By Heather Rolph
Adelaide Anna Beatrice Gaw is a bit of a diva. She is in love with a boy named Greg who lives in her apartment, although she might also have a small crush on the dog who lives downstairs. She adores carrots and hates squirrels, and her biggest fear is missing out, on anything.

Adelaide was named after Adelaide, New Zealand, and although she has many nicknames people mostly call her Addie. She is social, and demanding, and although she knows how to be sweet, many of the people closest to her have called her a bitch on more than one occasion. She likes to cuddle when she gets nervous and licks people even after they push her away. Sometimes, she pees on the floor.
We met several years ago, when I was a first-year at Colorado College and Addie was the excitable dog at my roommate’s parents’ house. Now, Addie is a certified emotional support animal for her owner, Anna, and we’ve lived together on and off over the past few years. I’m suspicious about small dogs, but the important thing to remember about Addie is that she’s not a dog; she’s a person who just happens to be small and furry. As Anna says: “Addie owns the apartment.”
Addie was born on July 25, in California, although she has spent most of her life in Colorado. Measured one way, Addie is seven years old; measured another way, she is approximately 44. Either way, she loves college; she has never had so much attention from so many people in her life. Whenever she meets someone new, or sees someone she saw five minutes ago and has been missing desperately ever since, she likes to jump up on her hind legs and paw beseechingly at any body part she can reach. She is very acrobatic, especially when it comes to food on kitchen counters.

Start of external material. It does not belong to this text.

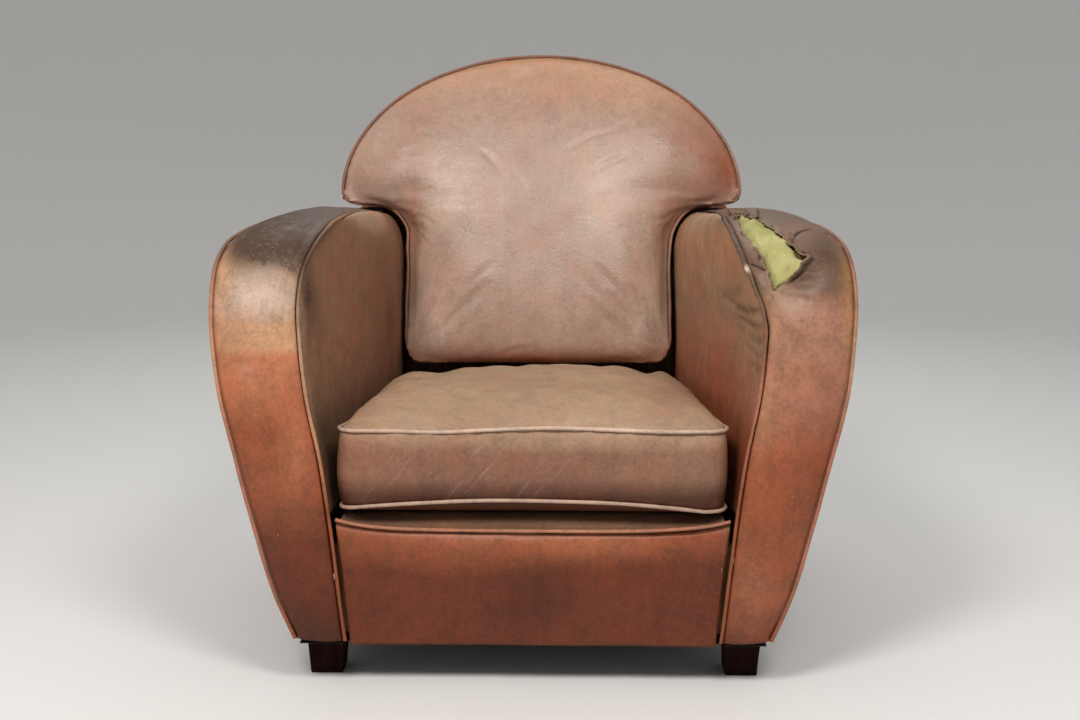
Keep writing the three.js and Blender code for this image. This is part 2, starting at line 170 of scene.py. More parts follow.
def spots(points, places):
    # soft patches: each is a middle, a reach along x, y and z, and an amount
    total = np.zeros(len(points))
    for middle, reach, amount in places:
        far = ((points - np.array(middle)) / np.array(reach)) ** 2
        total += amount * np.exp(-far.sum(axis=1))
    return total


def gridPiece(name, columns, rows, surface):
    # a flat grid laid over surface(u, v)
    deselectAll()
    bpy.ops.mesh.primitive_grid_add(x_subdivisions=columns, y_subdivisions=rows, size=1)
    piece = named(bpy.context.object, name)
    flat = getPoints(piece)
    setPoints(piece, surface(flat[:, 0] + 0.5, flat[:, 1] + 0.5))
    return piece


def flatGrid(name, columns, rows):
    return gridPiece(name, columns, rows, lambda u, v: np.stack([u, v, 0 * u], axis=1))


def thicken(piece, thickness=0.0016):
    applyModifier(piece, 'SOLIDIFY', thickness=thickness, offset=-1, use_even_offset=False)
    smooth(piece)


def tube(name, points, closed, seed):
    # leather-covered cord through the points, a little uneven along its length
    data = bpy.data.curves.new(name, 'CURVE')
    data.dimensions = '3D'
    data.bevel_depth = cord['radius']
    data.bevel_resolution = 2
    data.use_fill_caps = True
    data.twist_mode = 'MINIMUM'
    line = data.splines.new('POLY')
    line.points.add(len(points) - 1)
    uneven = np.stack([ripple(points, 0.06, seed + k) for k in range(3)], axis=1) * cord['slack']
    placed = np.hstack([points + uneven, np.ones((len(points), 1))])
    line.points.foreach_set('co', placed.ravel())
    line.points.foreach_set('radius', 1 + 0.05 * ripple(points, 0.025, seed + 5))
    line.use_cyclic_u = closed
    curve = bpy.data.objects.new(name, data)
    bpy.context.collection.objects.link(curve)
    pick(curve)
    bpy.ops.object.convert(target='MESH')
    piece = named(bpy.context.object, name)
    smooth(piece)
    return piece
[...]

Her guilty pleasure is the trash can.
A person-friend of Addie’s, someone who once spent hours in philosophical discussion with her and swears she responded intelligently, recently wrote: “The first thing to keep in mind is that Addie’s star sign is Cancer. Addie displays the emotional tumult, sensitivity (i.e., volatile bitchiness), and severe mood swings of a typical Cancer. Of course, she also displays the associated positives: a certain warmness to those she knows well, empathy, and taking relationships seriously on an emotional level. As an Aries, though, I often find her unduly inhibited when it comes to making rational decisions and too often given over to the whims of her hot-and-cold will (without any serious direction). She is, in other words, emotionally bold but not ambitious.”

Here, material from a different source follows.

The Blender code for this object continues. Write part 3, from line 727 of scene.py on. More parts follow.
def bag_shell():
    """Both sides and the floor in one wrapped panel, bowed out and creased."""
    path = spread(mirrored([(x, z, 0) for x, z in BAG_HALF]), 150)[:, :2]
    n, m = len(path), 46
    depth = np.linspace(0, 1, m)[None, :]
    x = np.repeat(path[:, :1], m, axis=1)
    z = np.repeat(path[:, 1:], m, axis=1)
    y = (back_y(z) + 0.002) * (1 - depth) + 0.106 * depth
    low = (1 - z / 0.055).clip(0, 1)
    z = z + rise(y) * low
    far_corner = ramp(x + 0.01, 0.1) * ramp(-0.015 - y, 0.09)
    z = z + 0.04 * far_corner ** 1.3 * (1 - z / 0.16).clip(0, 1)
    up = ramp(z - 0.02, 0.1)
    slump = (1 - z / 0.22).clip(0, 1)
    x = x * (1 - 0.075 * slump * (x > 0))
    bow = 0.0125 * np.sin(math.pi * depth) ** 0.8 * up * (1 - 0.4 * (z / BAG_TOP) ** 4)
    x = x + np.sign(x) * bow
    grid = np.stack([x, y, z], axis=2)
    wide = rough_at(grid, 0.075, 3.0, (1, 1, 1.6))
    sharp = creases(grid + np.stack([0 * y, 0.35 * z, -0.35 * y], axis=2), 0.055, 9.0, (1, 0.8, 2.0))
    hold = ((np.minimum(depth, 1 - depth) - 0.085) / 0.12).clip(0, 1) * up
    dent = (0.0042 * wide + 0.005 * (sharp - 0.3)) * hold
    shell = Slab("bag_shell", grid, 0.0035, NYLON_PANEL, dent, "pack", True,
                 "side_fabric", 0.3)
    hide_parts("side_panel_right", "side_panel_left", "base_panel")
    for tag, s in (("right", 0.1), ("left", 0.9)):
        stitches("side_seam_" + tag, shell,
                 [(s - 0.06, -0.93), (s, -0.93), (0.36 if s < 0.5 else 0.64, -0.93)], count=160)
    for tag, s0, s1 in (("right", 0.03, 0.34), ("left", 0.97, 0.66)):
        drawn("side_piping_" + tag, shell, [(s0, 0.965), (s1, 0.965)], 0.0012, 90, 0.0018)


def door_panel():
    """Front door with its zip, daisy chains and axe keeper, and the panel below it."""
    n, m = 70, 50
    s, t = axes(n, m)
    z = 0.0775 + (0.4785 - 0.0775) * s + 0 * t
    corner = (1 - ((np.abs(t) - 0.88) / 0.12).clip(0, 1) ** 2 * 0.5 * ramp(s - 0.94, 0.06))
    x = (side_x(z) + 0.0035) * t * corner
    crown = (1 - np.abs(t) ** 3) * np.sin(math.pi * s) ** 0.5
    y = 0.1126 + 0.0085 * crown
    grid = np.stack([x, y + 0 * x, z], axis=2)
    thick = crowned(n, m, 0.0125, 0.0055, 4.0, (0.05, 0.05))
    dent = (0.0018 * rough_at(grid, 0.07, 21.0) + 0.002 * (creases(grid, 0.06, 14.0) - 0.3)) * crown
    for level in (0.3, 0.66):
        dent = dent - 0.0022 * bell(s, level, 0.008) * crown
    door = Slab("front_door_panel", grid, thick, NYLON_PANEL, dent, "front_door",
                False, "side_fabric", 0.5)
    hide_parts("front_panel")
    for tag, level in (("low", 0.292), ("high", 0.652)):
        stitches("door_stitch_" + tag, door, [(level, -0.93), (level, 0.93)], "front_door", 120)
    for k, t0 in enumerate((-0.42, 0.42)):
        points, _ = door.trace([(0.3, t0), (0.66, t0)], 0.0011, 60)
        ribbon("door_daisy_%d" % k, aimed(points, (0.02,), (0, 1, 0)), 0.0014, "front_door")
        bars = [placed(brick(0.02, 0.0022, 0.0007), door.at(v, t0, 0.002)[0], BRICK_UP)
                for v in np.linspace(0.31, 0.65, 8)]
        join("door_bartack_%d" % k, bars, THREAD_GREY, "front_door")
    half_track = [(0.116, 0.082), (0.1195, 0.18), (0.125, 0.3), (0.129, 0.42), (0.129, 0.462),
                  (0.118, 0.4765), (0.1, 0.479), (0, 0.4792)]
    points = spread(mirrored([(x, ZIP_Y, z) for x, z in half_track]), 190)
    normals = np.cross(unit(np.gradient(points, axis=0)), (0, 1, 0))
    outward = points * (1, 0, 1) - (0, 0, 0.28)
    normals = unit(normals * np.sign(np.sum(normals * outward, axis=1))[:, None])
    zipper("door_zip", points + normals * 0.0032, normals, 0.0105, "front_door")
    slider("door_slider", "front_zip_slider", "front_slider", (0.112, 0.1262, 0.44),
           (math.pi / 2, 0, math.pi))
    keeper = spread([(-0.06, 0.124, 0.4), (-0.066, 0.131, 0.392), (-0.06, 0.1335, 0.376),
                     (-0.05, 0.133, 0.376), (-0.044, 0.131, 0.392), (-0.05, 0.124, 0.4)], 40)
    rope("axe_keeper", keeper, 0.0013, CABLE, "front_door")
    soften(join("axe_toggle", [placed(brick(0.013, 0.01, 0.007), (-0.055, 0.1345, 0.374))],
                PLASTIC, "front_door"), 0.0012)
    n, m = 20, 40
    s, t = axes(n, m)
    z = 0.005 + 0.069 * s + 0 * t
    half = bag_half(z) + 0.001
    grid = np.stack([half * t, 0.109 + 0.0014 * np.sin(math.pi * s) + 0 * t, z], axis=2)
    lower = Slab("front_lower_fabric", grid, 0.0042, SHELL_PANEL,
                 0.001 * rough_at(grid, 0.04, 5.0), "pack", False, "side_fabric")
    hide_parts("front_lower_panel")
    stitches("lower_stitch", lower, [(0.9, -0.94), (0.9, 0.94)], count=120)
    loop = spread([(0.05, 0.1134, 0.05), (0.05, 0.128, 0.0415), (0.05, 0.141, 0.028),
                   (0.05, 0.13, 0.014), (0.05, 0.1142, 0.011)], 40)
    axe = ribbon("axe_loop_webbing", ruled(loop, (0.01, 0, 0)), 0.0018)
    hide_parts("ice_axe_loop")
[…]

At a little over a foot tall and weighing less than 20 pounds, Addie is only a little bigger than a teddy bear and fits perfectly into a lap or a pillow. Somehow, she also takes up most of a twin bed. She doesn’t like to think of herself as a little dog, though, because Addie has control issues. She masks her fear of bigger dogs by staring menacingly at them and growling, always at a distance. She doesn’t like it when they growl back. Although Addie doesn’t really care about her looks, she is at her best in between haircuts. Part miniature poodle, part Australian shepherd, and fuzzy all over, Addie has soft gray hair, floppy ears that tend toward matted, tender brown eyes, and a small beard that is rarely wet. People have called her photogenic.

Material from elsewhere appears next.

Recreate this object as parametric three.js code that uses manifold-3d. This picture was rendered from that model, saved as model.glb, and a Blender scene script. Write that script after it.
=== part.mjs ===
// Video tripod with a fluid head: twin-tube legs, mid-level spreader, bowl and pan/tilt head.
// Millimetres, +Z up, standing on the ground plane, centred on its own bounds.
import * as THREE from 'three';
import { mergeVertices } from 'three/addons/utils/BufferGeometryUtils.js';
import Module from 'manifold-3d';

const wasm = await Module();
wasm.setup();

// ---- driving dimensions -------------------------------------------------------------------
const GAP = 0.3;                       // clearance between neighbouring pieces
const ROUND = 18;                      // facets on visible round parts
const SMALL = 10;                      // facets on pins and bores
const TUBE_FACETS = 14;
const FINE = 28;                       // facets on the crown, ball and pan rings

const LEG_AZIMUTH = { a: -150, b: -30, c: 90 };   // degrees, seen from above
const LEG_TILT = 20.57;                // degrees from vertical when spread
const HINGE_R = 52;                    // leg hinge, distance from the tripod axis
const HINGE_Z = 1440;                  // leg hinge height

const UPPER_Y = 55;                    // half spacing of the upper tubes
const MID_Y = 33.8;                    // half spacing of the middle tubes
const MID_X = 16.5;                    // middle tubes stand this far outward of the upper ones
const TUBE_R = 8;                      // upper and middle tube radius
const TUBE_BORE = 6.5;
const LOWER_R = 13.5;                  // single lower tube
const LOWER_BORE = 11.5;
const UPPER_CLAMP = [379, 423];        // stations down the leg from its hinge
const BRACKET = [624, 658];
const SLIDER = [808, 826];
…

In many ways, Addie is a frivolous drama queen. She knows she is the center of everyone’s lives and demands the appropriate attention. When things aren’t going her way, she cocks her head and makes a sort of growling purr; if this doesn’t elicit a response, she yaps for attention until her wishes have been satisfied. Her owner uses the word “manipulative.”
But the playful, cuddly demeanor belies a serious side. When she remembers about her emotional support duties she takes them seriously. “She literally licks away my tears,” her owner says, and at her best Addie is a cheerfully supportive, unexpectedly patient friend who gets dejected on her own and likes nothing better than making her people happy.
One of her favorite places is in the lap of a person in an armchair by a window that looks out over the CC sports fields towards Pikes Peak. She often sits there, relaxed but alert — a smallish, hairy dog surveying her domain with soulful eyes and a slightly ridiculous beard, one leg draped artfully over the armchair like a model.